Yeah um, if you do nothing, you are screwed by the time the next tank runs out. (Btw, I use 20 litre tanks and they last about a couple of months and cost about 192 pesos a tank which is about $20 US.) Taking a cold shower in "winter" is not so much fun and having to use a hot plate to cook is a waste of energy so get with the gas schedule ok. So now all you have to do is call the gas company and expect them to show up when you say right? NO PROBLEM.

HA HA HA HA. Yeah right.

Apparently there is some sort of gas shortage going on so getting a gas tank is wayyy more complicated than it use to be. Even tho, before...it was still complicated....because of course they would never show up when you called.

There has been a sprout of a couple of new gas companies within the area because of the shortage, in addition to one of the largest companies, "Z Gaz" has chosen to make life more difficult. Now, whether you order, or go to the company with your gas tank, they not only want you to leave your gas tank with them, but they want you to pay for the tank, and then at a later date you can supposedly pick up your tank of gas, or have them deliver it to you. Um, no thanks. I give you my money and my gas tank and I get nada in return? Screw that!

Normally once you have a gas company you would only be able to exchange that gas tank, with that company. Now, it's a free for all. The gas company doesn't care, and the people don't care. They just want their damn gas.

So, here are the methods in which I have received gas:

1) Luck. The gas company just happened to be there already changing my neighbour's (Canadian Spelling!) gas tank. Woo hoo! I can't tell you what a high this is. All you druggies out there...you are wasting your time and money. Getting a tank of gas by having them magically appear when it's convenient for you is rare and special and terribly exciting.

2) I hear the gas tank music (really annoying when you want to sleep in on the weekend) and go running out naked, in my pj's, without shoes on...running down that street yelling gasssss, screaming out the window GASSSSSsssssss!!!! as if it were Romeo or something.
3) I've heard the clickity clank of the gas tanks and resorted to such things as I described in number two. My mother thinks I have developed super Mexican hearing for this. Because she doesn't hear anything out of the ordinary and before you knew it I have my wallet, my gas key and I'm out down the street begging for a tank. I've got the same hearing for the water man as well. Here we are relaxing and watching t.v. and before you know it I've sprung up and am out of my apartment, have run down 3 flights of stairs and have unlocked the security gate and i'm down the street all in the matter of 5 seconds.

4) Calling the company....any company, to have the phones not work, or have them tell me they will come, or won't come, whatever the result, if they don't come, or if they do, I'm not even home when they do...helloooo I work. I don't sit around and wait for gas all day....especialy when I can create my own JAJAJAJA. Bad joke.

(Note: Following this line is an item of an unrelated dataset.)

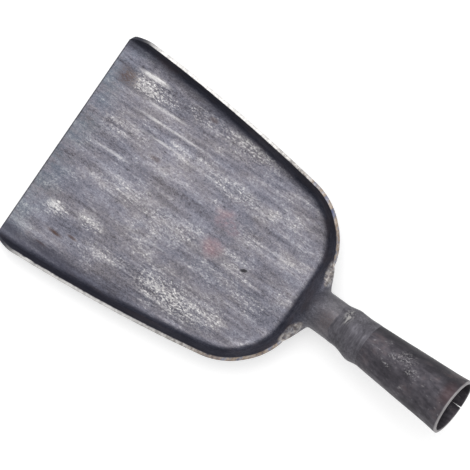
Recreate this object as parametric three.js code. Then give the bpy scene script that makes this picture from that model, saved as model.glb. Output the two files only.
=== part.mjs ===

5) Throw the empty gas tank in the car and go to some company, any company that will give you a full gas tank.

6) Chase after the gas truck in your car, or send someone else to chase after them.

7) Partner up with the neighbour (Canadian Spelling!). If I get the truck, I knock on his door, if he gets the truck, he knocks on mine.

So there you see it folks. Gas is an integral part of living in Mexico. And if you don't learn the ways....you will suffer! I have learned the ways.....and way back when.... I had no idea I'd have to learn about these things.

Labels: , , , , ,

4 Comments:

  • At 1:08 PM, March 09, 2007, Anonymous Anonymous said…

    As you know I have the 'small tank', (yes, size matters!) so you also know that not only do I run out of gas every two weeks, it takes Mr. Mexican boyfriend almost two weeks to replace the tank. *heavy sigh* Let me tell you all about bathing out of a bucket of water heated on a hotplate! (umm I'll tell you in private jeje) I do happen to know the exact location of the 5 places you can exchange a small tank, FYI they WILL all be out of gas at the same time- and they will not call you to let you know before you lug yer damned tank all over town- bastardos!!

     
  • At 11:18 AM, March 10, 2007, Blogger JJ said…

    PHEE-nomenal post. "I just want to live in paradise!" "Paradise" is showering with a jug of water when your water doesn't work in the afternoon for 2 months...

     
  • At 4:00 AM, March 21, 2007, Anonymous Anonymous said…

    here i am, LOL at 4 in the morning because i can't sleep because the power keeps going on and off, turning the fan and the mosquitoes on and off alternately. OK, i dont live in Cancun, i live in Merida. But same place, pretty much. same gas issues. same infrastructure issues. we moved into a new house a week ago. the electricity in the front part of the house keeps going out. we call CFE... nada. Then last night (nothing has changed), the electricity in the front part is fine, now it's going off and on in the back part of the house.

    and of course you know it will all be working fine when CFE shows up to check it.

    time to go back to sleep... oh! there goes the rooster...

     
  • At 11:00 AM, March 21, 2007, Blogger My Way said…

    I feel your pain. None of it makes any sense because why should it? Good luck with things and let us know how it works out!!!